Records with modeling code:
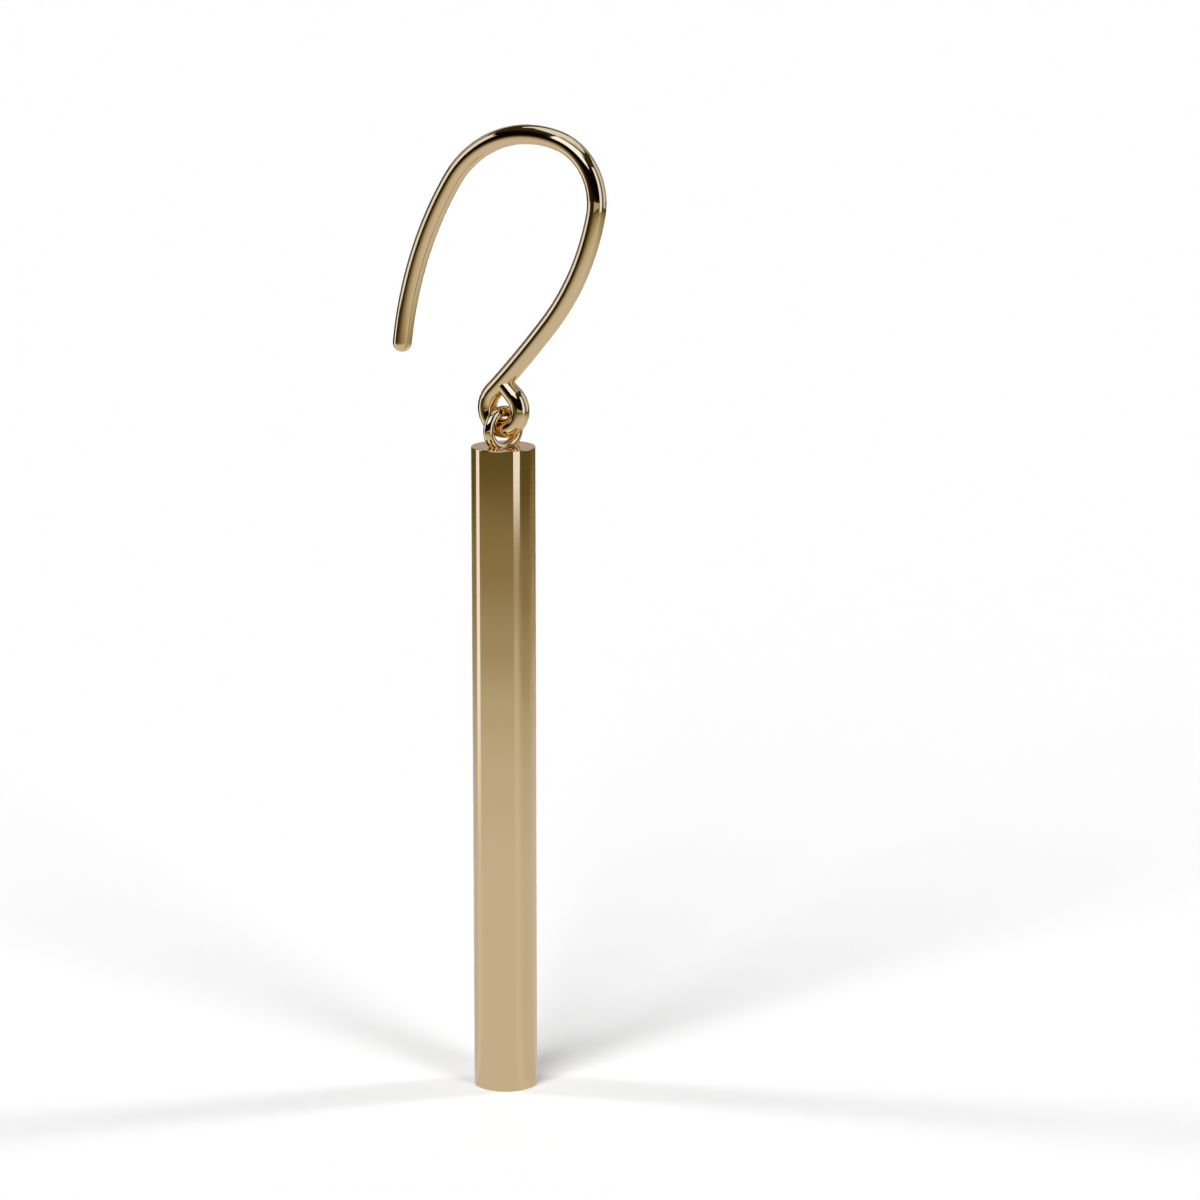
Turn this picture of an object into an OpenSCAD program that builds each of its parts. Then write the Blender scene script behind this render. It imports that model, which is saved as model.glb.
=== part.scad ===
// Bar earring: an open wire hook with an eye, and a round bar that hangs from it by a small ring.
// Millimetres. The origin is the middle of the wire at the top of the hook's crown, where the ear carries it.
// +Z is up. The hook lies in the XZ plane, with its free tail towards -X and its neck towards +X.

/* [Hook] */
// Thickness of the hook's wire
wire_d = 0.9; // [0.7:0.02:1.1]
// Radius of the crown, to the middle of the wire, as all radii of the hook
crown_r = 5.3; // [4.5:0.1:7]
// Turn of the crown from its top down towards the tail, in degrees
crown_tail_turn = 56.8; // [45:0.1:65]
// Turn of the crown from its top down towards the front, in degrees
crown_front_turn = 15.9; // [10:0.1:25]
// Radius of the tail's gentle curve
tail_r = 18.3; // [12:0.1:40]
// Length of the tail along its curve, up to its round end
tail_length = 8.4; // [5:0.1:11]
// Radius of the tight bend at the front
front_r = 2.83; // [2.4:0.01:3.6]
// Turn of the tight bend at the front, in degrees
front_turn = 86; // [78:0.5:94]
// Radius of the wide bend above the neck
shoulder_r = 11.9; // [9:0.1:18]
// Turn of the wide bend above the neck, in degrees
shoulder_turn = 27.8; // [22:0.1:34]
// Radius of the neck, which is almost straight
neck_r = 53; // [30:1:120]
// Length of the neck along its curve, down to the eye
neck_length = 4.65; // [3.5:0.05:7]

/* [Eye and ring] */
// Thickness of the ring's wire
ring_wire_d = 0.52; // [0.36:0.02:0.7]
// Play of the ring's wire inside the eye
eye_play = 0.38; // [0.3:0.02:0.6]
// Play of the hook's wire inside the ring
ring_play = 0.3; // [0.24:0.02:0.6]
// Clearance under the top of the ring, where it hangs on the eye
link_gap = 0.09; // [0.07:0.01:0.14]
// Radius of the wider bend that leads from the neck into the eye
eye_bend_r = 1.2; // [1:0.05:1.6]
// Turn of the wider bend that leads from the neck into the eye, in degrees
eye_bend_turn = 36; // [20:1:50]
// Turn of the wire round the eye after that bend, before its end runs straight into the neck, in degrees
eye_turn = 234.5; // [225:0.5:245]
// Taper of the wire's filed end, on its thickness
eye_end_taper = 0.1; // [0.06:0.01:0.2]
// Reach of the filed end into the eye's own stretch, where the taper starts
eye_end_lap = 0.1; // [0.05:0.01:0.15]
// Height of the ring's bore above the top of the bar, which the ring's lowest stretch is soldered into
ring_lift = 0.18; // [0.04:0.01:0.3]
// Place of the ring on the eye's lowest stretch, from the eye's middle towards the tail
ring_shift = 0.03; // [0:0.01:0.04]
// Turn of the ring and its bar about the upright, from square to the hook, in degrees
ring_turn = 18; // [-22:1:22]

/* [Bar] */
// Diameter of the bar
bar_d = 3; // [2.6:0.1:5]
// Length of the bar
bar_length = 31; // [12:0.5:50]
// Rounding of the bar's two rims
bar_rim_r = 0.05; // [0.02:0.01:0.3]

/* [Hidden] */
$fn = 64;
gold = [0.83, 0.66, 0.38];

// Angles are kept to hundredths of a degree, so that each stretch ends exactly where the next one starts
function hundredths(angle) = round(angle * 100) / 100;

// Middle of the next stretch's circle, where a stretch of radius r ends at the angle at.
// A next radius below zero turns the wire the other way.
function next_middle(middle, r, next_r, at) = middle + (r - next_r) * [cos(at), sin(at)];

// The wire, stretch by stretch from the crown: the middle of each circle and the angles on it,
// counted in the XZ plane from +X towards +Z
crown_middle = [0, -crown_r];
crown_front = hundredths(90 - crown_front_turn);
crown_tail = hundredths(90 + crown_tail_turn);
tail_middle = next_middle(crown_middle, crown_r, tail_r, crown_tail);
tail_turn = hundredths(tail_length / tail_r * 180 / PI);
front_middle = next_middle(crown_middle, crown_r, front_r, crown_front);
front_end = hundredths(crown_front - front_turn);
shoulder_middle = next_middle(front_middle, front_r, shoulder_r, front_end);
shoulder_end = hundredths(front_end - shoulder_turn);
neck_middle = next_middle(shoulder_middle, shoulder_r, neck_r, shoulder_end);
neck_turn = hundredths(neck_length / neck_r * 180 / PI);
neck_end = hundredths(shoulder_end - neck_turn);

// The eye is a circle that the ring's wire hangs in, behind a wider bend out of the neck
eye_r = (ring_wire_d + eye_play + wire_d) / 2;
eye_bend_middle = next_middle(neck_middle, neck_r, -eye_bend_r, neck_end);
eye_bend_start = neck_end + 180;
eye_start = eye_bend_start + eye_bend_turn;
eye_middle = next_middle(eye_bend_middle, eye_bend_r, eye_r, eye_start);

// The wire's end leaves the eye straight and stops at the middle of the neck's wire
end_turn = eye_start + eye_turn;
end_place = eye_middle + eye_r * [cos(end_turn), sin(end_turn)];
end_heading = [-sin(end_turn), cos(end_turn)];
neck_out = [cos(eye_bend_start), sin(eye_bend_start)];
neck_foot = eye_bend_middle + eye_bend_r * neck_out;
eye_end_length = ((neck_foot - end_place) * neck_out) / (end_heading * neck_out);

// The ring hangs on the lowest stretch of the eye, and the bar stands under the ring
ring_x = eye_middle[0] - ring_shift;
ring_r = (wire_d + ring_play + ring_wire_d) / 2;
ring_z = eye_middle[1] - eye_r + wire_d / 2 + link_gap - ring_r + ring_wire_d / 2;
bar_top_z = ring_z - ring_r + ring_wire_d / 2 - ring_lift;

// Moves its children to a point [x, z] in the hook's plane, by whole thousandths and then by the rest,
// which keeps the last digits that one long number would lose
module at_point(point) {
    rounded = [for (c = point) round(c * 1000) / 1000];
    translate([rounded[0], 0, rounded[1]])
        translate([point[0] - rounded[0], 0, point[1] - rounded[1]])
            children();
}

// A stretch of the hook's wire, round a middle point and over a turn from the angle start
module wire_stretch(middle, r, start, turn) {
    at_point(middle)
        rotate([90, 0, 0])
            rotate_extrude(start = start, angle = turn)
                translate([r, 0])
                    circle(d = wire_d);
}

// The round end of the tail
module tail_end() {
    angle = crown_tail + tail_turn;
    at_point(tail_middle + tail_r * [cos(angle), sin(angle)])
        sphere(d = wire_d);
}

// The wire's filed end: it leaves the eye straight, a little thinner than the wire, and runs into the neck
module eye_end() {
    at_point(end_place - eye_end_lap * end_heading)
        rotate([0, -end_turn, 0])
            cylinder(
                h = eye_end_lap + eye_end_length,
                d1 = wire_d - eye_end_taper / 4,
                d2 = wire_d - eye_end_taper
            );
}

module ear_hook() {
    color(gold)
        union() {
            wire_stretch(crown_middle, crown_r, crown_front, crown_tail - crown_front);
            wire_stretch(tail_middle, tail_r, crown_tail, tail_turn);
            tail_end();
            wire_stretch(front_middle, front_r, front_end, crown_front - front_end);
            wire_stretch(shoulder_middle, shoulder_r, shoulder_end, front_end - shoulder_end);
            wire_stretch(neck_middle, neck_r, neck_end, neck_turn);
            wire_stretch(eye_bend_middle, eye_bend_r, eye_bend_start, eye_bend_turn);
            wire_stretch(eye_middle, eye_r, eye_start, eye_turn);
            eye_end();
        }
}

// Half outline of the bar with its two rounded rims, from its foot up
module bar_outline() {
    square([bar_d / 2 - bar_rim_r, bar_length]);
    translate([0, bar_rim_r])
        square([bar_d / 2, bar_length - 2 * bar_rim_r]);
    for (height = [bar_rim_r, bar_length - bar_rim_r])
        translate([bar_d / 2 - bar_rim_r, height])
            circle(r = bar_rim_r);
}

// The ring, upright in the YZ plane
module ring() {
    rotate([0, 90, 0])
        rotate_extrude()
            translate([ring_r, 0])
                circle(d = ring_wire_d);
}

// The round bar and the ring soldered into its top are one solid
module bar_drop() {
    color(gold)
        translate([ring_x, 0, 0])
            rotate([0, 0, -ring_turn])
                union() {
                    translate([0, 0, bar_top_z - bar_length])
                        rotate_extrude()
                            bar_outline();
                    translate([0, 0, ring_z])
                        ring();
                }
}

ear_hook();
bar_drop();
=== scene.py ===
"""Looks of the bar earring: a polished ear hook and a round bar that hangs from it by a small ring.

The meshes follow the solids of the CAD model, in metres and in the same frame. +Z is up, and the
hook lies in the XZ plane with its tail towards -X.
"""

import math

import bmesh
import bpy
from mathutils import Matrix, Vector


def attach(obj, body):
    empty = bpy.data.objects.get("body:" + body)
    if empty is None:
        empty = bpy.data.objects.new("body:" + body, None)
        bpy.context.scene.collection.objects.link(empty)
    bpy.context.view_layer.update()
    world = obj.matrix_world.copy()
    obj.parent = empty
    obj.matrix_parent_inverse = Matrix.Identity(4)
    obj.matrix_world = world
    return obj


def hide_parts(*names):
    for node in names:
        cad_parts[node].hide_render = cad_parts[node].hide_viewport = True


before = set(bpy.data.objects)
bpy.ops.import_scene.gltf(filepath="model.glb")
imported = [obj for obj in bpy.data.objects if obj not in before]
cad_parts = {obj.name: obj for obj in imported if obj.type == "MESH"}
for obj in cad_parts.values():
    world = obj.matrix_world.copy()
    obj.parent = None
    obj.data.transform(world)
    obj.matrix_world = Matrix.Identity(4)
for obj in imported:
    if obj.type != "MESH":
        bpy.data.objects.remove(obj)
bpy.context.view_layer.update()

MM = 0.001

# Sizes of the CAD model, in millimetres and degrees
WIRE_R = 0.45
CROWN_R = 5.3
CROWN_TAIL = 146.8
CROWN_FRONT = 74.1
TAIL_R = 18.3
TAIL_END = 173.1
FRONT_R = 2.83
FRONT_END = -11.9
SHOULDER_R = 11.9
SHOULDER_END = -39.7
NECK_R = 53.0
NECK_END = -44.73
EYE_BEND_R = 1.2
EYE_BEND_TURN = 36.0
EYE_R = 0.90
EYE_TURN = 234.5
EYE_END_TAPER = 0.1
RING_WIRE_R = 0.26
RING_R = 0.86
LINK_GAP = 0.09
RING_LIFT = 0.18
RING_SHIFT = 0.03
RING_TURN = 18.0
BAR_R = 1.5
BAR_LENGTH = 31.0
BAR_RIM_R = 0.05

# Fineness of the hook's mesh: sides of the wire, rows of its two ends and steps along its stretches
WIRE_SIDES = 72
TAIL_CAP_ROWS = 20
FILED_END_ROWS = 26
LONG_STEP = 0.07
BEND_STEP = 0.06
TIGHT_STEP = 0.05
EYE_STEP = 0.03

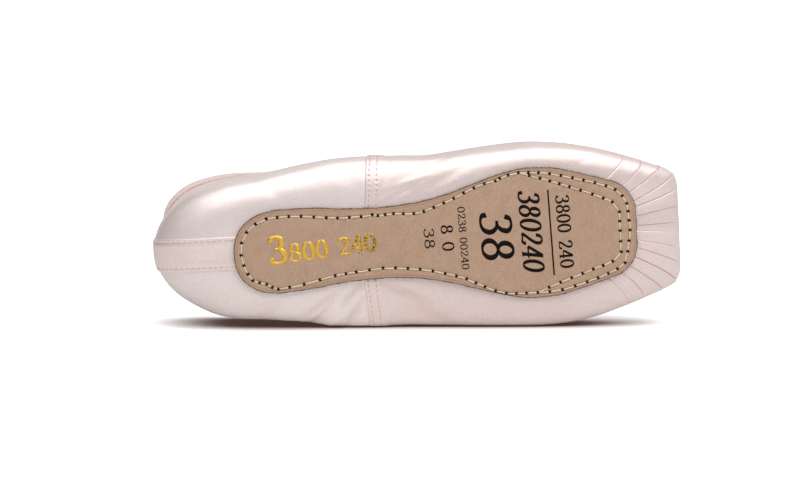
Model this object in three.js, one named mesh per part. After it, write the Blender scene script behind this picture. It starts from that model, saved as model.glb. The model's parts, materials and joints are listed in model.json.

## Task prompt
List each line of the records that holds the string "None".

## Result
    if empty is None:
        empty = bpy.data.objects.new("body:" + body, None)
    obj.parent = None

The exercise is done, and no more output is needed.